### Goal
Copy out all the lines where "scene" shows up.

### Given data
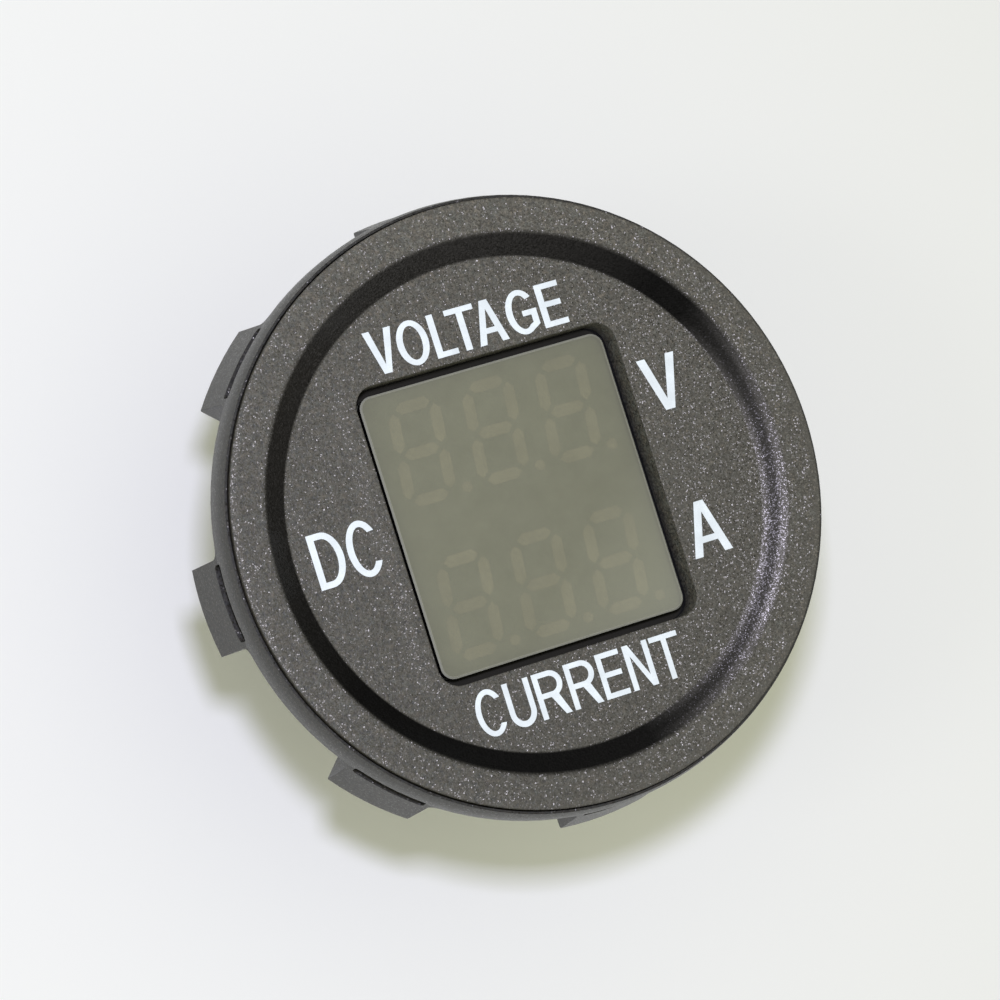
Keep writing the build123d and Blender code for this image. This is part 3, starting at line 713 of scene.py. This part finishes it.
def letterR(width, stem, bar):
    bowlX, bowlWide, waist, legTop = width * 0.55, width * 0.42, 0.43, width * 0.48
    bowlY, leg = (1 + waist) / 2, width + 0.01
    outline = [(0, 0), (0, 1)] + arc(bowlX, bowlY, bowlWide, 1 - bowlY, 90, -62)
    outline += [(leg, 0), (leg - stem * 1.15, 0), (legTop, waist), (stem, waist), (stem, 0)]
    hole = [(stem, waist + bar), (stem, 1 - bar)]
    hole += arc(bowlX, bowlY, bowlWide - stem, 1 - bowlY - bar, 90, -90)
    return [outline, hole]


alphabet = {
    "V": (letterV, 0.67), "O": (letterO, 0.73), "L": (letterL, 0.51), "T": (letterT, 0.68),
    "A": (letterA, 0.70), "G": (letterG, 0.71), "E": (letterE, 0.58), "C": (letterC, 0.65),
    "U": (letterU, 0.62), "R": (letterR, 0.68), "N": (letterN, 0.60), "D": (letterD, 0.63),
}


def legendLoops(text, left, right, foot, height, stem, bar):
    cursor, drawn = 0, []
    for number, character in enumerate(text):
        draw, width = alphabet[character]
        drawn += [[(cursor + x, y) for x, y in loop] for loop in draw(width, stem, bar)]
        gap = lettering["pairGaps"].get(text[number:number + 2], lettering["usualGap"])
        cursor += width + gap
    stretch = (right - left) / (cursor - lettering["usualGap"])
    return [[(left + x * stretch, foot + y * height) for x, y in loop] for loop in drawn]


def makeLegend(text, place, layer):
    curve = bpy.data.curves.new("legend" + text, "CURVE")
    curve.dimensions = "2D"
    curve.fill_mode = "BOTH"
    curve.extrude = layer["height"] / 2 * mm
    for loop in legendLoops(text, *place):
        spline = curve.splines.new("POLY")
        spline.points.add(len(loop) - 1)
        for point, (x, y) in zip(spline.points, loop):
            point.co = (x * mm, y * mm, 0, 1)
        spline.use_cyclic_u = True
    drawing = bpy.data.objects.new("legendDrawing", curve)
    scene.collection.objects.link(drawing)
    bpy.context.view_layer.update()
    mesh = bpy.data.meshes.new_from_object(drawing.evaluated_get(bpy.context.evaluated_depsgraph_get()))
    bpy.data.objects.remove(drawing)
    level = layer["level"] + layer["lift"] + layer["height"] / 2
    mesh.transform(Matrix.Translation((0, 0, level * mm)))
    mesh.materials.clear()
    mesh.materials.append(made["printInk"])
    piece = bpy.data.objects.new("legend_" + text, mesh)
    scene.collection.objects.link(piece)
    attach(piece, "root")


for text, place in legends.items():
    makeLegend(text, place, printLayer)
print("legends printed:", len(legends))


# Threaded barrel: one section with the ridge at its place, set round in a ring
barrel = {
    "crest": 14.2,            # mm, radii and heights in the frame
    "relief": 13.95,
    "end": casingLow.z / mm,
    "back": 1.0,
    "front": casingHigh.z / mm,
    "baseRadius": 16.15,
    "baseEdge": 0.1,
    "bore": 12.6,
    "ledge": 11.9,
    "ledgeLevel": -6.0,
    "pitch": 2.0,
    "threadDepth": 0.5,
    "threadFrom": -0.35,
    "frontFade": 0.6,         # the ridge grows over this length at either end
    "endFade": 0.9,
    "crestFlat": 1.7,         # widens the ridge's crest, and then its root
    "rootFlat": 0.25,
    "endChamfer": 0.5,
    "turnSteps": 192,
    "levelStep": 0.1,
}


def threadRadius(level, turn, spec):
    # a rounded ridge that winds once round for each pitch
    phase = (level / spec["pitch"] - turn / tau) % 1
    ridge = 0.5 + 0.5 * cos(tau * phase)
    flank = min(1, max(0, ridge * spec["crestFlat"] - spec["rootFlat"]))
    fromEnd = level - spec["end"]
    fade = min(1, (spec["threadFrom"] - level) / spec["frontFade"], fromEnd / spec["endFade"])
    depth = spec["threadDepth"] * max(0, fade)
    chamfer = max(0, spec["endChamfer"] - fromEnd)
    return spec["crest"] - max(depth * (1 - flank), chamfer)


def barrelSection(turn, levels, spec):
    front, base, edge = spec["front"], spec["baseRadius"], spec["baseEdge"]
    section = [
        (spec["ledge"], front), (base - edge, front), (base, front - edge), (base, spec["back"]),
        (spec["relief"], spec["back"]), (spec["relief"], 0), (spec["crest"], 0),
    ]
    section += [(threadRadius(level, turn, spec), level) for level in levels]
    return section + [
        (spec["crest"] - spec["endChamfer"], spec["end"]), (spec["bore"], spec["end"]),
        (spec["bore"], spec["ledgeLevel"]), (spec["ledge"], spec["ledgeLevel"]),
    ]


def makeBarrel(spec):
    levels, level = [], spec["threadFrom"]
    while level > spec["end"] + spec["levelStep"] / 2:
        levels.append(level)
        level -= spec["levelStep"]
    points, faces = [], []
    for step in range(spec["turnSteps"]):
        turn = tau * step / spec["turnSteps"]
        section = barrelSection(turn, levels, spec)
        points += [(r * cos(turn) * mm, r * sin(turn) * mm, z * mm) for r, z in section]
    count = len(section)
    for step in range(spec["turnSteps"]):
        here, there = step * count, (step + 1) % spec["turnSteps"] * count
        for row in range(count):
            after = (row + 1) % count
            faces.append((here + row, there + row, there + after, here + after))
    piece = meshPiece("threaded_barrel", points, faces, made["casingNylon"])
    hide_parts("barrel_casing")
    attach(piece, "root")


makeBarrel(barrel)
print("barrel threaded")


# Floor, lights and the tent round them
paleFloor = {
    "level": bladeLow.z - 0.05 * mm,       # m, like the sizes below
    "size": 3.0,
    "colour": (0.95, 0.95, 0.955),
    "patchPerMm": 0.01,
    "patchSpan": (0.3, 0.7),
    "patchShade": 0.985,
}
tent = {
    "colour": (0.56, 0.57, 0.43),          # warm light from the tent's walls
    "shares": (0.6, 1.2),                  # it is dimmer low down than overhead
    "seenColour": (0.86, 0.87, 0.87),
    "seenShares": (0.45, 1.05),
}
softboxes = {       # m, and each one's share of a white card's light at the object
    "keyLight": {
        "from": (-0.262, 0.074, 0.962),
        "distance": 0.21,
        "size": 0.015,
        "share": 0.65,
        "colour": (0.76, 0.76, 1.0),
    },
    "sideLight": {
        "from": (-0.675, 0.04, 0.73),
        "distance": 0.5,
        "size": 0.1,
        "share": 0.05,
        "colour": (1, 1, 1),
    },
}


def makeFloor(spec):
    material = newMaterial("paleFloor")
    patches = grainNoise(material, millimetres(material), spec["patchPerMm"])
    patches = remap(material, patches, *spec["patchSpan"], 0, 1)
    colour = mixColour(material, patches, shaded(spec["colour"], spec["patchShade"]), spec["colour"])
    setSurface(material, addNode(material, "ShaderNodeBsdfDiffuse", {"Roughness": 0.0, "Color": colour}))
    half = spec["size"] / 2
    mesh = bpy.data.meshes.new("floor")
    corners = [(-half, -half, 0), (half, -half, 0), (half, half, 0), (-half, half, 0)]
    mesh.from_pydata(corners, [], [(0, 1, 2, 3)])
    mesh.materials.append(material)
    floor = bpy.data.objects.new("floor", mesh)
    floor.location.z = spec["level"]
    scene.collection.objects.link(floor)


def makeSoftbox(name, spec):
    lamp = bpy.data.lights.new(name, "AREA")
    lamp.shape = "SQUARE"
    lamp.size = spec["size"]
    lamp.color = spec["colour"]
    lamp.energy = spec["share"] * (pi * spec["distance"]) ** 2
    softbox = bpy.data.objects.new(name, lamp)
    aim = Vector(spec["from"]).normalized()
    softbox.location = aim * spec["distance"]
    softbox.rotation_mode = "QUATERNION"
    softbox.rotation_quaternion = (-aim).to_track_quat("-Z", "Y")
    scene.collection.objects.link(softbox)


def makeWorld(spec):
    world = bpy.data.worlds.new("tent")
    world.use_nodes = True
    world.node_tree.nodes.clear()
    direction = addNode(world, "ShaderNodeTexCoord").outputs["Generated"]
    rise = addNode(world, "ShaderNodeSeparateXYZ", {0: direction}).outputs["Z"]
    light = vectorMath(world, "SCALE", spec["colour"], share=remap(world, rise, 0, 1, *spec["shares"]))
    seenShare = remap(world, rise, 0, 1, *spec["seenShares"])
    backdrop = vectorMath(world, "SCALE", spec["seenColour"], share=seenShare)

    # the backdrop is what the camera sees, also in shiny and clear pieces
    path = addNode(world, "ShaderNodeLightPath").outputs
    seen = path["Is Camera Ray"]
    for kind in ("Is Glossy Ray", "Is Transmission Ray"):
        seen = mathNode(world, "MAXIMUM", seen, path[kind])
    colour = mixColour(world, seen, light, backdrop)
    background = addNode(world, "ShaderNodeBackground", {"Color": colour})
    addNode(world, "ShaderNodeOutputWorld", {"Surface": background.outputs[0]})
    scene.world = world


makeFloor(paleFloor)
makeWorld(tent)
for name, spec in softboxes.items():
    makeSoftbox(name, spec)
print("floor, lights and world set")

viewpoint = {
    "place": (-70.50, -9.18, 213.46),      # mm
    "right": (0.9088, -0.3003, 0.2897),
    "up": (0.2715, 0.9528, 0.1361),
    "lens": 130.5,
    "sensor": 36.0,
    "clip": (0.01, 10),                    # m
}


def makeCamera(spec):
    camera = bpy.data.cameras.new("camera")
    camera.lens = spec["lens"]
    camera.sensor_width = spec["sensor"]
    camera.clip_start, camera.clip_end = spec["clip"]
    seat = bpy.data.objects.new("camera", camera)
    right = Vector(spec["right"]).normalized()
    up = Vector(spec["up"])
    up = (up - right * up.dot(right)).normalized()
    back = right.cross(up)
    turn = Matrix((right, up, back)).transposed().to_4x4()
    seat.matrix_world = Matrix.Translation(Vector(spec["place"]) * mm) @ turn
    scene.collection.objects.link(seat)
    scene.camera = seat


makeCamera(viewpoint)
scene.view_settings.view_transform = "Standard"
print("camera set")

### Response to this task
Keep writing the build123d and Blender code for this image. This is part 3, starting at line 713 of scene.py. This part finishes it.
    scene.collection.objects.link(drawing)
    scene.collection.objects.link(piece)
    scene.collection.objects.link(floor)
    scene.collection.objects.link(softbox)
    scene.world = world
    scene.collection.objects.link(seat)
    scene.camera = seat
scene.view_settings.view_transform = "Standard"